What are CHM files?
CHM files are html archives that are compressed using the LZX compression algorithm.
The Idea
In early 2000 something, there was a discussion about Lazarus and making the help system better. Many different ideas were thrown around but the one that caught my eye was CHM, to me it made sense.
So I began to search for a way to make Lazarus help available as CHM files. The Freepascal documentation: the Run Time Library(RTL), Free Component Library(FCL) and the Lazarus Documentation Lazarus Component Library(LCL) were and are, all available in html format either to download as a zip file or from a website for browsing. This was good because CHM's are just html files in a special archive so in theory it's easy to make CHM's from the existing HTML files.
A bunch of History
I used the MS HTML Help Workshop to make some CHM's from the existing html files. This worked just fine but already I was seeing a problem: CHM readers only exist for Windows.
I found a library, libchm, which was capable of reading and decompressing CHM files. I started working with that and in not too long I was able to extract any file from within a CHM file and display it. This was wonderful but still it was not a perfect solution since Lazarus, if it provided a CHM help system, would rely on an uncommon library.
So I searched using google for an explanation of the CHM file format and found a very detailed specification. http://www.speakeasy.org/~russotto/chm/
The real work began. I converted the LZX decompression code in chmlib from C to Pascal. At first it did not work, but with the help of Micha Nelissen I corrected the mistakes from the conversion and that was finished.
Next came the part which required actual understanding of the innermost workings of a CHM archive. This is when I realized that reading CHM files was not just one file to understand but many. I'll explain: We already know that a CHM file is an archive that contains compressed HTML documents, but how do we know which HTLM documents are included and where they are, or how big they are? CHM's have a document index which uses a tree structure to store information about the directory and files within. After some time I was able to read this structure and see a list of all files and directories in CHM's. Subsequently I realized that a CHM has files stored within it that are added when it is made, which contain information about the Table of Contents, Index, which file is the “Home page” of the CHM and many other disinteresting but important things. Understanding a CHM involves understanding these internal files of a chm.
The specification I referred to above had all the information I needed about reading a CHM's contents but not how to understand these other internal files. Google to the rescue. I found another website http://www.nongnu.org/chmspec/latest/ that had information about the internal files! Not much later I was able to open, extract, and show correctly chm files. All without any external library dependencies.

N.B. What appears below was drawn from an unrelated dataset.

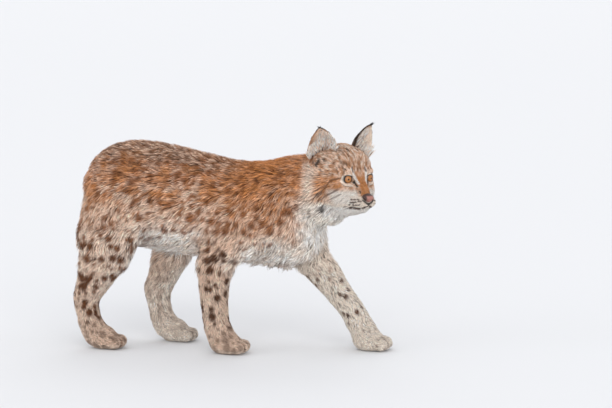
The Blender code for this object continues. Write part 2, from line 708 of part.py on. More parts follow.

I was very pleased but the CHMs made by the MS HTML Workshop did not have a very helpful Table of Contents or Index. Additionally there was some discomfort on the part of Lazarus developers that the documentation could only be compiled on Windows PC's since many of the Lazarus developers only used Linux.
This is why several months later, I began work on a CHM compiler! During a two week period I converted more C code to Pascal so a LZX compressor existed for pascal, and wrote from scratch several units to write CHM files.
Now it is possible to write and read CHM's files. The code is included with Freepascal in the packages/chm folder. Also fpdoc the Freepascal documentation tool incorporates the ability to write CHM files.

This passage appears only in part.